── RECORD EXTRACTS ──

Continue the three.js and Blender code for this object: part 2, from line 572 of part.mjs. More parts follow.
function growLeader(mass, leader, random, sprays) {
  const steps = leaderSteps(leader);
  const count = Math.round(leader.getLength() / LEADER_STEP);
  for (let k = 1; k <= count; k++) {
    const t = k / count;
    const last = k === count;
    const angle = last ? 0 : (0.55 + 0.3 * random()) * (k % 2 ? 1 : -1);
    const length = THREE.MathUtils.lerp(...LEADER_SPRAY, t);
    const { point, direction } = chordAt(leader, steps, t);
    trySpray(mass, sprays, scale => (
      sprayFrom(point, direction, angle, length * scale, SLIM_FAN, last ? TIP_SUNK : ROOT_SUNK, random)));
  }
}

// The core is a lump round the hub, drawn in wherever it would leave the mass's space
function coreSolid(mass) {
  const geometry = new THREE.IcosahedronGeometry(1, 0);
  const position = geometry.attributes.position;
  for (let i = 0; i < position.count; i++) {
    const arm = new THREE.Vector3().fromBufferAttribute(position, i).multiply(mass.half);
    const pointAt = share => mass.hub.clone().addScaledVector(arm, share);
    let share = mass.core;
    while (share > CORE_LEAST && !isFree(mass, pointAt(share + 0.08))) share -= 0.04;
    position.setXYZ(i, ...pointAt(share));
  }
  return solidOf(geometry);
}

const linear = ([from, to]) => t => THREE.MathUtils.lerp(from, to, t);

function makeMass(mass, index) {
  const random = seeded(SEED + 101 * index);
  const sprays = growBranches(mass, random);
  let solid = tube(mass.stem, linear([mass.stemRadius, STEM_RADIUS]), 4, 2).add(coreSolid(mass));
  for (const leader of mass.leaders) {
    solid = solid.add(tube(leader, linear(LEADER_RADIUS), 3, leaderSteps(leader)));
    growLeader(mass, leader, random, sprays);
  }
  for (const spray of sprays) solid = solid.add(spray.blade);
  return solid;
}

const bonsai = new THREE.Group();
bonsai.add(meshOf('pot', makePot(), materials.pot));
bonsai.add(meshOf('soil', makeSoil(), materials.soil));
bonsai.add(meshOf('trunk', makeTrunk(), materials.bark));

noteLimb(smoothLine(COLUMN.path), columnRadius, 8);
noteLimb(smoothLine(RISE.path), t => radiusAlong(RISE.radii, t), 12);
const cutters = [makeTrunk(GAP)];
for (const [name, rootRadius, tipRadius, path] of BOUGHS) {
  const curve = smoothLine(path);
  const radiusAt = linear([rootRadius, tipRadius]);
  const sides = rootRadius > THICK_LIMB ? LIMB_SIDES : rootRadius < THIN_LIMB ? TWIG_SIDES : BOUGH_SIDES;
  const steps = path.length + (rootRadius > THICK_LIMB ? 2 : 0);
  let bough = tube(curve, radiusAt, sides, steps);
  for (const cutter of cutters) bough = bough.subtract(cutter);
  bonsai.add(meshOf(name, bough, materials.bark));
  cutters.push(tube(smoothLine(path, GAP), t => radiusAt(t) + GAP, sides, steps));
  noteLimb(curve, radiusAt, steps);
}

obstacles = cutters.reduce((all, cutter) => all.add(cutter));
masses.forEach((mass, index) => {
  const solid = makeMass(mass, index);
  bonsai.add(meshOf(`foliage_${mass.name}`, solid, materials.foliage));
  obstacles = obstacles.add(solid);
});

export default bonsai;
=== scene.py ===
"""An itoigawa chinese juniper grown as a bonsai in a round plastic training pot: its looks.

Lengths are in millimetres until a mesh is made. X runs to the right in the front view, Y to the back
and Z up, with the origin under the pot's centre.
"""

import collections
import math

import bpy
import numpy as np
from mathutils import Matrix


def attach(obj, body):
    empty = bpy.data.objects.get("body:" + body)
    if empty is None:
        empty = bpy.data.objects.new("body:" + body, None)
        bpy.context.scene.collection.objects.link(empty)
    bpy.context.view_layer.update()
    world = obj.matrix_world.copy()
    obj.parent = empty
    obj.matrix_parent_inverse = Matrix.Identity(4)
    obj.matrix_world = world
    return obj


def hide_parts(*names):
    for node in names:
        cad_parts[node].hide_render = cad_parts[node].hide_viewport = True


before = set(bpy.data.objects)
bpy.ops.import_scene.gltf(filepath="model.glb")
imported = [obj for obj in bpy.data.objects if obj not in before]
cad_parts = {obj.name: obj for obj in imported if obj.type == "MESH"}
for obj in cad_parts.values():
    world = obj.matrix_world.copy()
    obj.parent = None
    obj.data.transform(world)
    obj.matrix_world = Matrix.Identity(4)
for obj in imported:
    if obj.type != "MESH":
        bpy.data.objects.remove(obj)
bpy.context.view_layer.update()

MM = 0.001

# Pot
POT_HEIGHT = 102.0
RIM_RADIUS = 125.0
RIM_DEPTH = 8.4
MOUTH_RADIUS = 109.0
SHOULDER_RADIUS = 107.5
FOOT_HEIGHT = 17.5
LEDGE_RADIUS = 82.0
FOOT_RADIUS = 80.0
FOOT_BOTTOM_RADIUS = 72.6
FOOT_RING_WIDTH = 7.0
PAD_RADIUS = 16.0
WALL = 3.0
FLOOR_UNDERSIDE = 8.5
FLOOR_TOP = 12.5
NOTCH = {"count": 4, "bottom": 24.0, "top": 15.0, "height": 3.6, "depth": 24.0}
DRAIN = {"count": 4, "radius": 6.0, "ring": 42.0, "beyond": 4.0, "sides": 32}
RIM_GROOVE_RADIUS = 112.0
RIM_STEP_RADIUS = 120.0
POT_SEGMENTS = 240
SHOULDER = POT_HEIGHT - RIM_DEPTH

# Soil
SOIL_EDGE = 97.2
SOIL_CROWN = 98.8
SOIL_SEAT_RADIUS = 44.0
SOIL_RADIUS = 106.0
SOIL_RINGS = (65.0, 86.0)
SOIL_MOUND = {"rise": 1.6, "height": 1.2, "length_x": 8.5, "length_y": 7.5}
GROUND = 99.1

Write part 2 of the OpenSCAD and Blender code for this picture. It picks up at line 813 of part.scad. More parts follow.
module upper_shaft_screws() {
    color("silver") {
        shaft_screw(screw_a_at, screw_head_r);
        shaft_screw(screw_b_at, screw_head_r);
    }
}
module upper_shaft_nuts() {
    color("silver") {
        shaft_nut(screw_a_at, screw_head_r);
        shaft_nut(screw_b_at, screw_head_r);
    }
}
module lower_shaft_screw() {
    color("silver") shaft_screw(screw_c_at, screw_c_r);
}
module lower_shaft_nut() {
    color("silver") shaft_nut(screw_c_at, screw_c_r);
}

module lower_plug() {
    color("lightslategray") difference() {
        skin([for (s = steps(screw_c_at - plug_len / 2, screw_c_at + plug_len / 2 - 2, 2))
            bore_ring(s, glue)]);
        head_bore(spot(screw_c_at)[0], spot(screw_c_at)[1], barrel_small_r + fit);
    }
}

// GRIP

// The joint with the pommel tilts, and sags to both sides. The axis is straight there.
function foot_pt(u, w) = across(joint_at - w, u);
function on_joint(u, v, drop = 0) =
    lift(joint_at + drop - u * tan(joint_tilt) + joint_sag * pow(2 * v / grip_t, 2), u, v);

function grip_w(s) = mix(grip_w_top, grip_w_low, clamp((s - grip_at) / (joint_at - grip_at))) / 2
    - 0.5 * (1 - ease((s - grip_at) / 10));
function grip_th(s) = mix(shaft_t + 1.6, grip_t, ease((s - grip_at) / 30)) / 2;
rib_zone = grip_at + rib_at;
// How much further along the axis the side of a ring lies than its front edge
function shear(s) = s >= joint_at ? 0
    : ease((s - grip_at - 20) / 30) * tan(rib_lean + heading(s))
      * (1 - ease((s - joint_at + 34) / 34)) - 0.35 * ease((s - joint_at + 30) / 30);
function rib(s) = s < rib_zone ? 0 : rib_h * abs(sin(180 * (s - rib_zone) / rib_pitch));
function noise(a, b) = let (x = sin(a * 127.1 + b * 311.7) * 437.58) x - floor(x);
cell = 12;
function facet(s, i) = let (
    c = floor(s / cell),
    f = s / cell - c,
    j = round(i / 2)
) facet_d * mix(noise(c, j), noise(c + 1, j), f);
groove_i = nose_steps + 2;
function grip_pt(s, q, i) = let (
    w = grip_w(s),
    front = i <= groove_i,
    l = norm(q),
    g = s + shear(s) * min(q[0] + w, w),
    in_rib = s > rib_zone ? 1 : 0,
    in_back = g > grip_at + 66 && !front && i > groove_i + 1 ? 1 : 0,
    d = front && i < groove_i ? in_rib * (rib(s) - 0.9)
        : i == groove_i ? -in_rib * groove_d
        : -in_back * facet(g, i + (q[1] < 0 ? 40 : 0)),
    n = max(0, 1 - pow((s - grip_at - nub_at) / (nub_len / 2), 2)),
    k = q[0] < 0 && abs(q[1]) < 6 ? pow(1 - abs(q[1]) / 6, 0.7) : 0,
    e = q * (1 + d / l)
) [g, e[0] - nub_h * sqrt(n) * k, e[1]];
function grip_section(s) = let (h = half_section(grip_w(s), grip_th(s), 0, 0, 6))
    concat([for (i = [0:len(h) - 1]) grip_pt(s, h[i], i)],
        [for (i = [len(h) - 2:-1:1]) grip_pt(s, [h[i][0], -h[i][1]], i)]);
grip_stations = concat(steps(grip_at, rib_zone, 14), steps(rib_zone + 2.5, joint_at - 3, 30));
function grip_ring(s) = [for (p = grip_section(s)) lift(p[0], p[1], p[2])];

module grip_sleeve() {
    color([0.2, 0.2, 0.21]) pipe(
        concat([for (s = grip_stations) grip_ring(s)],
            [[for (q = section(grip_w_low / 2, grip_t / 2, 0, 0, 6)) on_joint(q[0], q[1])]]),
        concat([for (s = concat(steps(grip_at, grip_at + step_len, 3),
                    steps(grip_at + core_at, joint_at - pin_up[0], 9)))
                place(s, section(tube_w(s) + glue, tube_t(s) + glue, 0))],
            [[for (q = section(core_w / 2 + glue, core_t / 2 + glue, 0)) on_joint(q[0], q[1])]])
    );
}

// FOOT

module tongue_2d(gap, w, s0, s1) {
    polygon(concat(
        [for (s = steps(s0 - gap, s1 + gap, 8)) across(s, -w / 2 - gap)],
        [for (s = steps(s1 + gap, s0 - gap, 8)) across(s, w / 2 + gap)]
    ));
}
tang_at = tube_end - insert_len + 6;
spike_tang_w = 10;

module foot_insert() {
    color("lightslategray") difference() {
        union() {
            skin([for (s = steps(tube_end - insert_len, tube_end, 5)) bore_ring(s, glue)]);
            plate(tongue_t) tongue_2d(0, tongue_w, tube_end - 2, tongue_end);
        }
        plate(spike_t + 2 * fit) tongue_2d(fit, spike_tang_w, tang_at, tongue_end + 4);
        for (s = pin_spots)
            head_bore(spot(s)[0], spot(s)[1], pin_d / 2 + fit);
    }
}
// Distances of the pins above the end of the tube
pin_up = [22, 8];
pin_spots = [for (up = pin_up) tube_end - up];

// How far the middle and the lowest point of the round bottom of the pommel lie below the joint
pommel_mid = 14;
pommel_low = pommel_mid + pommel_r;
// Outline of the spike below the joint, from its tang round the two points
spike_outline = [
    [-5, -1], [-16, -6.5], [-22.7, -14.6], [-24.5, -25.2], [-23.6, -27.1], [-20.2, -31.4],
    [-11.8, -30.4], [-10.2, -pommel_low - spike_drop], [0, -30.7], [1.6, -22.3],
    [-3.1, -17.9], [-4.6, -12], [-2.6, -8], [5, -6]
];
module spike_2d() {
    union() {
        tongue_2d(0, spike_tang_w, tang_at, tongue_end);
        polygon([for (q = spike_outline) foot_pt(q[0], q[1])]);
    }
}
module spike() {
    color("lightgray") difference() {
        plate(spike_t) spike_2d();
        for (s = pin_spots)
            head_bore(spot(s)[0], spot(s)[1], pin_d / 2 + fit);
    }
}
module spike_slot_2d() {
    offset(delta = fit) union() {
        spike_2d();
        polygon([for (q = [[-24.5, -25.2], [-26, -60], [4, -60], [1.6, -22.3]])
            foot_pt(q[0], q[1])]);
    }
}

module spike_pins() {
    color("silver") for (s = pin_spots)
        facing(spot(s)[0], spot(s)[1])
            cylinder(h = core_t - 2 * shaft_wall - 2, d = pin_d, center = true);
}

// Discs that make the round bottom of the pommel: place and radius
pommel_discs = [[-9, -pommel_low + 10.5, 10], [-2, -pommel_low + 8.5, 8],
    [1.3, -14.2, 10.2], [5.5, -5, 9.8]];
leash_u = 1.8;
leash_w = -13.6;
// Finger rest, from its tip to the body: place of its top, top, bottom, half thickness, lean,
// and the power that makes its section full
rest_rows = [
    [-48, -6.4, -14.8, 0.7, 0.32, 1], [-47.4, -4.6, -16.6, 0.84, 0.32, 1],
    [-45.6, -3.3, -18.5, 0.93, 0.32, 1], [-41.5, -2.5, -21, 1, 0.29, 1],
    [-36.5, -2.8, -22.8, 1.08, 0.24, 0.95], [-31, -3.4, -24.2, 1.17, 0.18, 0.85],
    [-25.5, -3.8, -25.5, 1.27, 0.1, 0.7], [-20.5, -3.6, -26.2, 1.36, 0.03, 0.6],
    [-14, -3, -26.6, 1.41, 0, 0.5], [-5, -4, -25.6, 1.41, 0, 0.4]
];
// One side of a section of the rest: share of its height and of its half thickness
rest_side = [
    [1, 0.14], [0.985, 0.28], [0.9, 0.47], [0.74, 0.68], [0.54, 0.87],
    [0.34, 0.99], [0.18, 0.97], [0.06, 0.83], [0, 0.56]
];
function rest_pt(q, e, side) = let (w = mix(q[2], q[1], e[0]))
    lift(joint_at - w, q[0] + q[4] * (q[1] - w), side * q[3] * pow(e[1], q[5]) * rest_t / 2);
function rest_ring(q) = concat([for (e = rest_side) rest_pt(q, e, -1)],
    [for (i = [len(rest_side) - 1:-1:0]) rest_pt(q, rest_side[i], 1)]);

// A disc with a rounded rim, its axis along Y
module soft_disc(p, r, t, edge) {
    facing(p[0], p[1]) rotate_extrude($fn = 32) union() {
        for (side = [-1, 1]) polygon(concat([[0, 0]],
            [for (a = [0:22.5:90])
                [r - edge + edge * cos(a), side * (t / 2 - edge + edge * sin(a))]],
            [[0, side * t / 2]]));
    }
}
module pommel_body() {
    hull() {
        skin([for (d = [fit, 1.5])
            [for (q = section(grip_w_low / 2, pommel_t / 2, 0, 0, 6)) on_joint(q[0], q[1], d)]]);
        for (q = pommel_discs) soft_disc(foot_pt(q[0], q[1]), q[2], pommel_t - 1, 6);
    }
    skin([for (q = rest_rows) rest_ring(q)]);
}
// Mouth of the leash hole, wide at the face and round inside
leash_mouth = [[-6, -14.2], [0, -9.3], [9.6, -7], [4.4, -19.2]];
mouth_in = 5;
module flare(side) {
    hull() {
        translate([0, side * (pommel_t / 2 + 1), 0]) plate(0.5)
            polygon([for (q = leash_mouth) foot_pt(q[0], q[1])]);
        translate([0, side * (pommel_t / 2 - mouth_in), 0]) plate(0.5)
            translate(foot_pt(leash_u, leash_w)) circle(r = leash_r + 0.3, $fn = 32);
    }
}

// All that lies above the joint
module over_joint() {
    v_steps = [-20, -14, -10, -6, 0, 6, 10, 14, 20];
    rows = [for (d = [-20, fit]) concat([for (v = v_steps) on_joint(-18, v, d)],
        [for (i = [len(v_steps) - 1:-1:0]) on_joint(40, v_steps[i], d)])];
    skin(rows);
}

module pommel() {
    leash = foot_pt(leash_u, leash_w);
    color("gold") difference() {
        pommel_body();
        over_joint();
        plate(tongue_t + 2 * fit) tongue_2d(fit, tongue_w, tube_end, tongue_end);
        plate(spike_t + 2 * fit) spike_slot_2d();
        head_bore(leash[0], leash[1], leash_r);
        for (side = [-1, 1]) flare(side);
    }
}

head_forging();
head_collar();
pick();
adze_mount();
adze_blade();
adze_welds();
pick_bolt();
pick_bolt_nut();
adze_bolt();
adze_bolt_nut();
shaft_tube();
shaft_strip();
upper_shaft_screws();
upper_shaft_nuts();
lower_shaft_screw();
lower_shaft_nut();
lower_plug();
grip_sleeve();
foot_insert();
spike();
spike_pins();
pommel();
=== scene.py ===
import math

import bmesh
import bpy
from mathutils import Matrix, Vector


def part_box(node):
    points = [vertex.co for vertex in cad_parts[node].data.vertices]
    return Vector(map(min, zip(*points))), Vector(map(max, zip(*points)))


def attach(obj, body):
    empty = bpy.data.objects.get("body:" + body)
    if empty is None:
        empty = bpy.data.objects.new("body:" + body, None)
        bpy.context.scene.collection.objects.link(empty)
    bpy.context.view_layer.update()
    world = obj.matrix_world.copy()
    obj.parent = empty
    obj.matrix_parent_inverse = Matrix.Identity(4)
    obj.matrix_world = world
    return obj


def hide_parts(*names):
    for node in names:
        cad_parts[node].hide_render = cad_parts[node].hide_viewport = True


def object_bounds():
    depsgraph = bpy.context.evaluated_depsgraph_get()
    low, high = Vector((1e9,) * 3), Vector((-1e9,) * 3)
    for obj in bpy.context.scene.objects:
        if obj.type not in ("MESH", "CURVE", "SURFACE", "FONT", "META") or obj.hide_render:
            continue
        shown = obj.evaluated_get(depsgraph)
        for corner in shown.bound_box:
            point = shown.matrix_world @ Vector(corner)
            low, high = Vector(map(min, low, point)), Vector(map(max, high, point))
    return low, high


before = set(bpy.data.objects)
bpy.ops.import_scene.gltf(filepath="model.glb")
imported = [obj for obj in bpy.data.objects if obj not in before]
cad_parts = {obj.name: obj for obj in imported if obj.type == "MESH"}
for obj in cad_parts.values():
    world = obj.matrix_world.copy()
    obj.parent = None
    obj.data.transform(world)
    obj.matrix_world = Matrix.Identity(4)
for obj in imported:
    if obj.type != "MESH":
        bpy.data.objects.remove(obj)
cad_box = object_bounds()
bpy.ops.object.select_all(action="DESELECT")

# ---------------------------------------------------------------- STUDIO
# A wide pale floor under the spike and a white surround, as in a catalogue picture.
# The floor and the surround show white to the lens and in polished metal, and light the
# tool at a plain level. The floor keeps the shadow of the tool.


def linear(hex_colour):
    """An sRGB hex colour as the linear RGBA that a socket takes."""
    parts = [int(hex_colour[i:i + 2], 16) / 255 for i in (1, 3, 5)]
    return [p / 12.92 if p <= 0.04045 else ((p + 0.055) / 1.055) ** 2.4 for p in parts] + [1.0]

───

Count the lines that hold the string "code", and reply with that number alone.

FULL RESPONSE:
2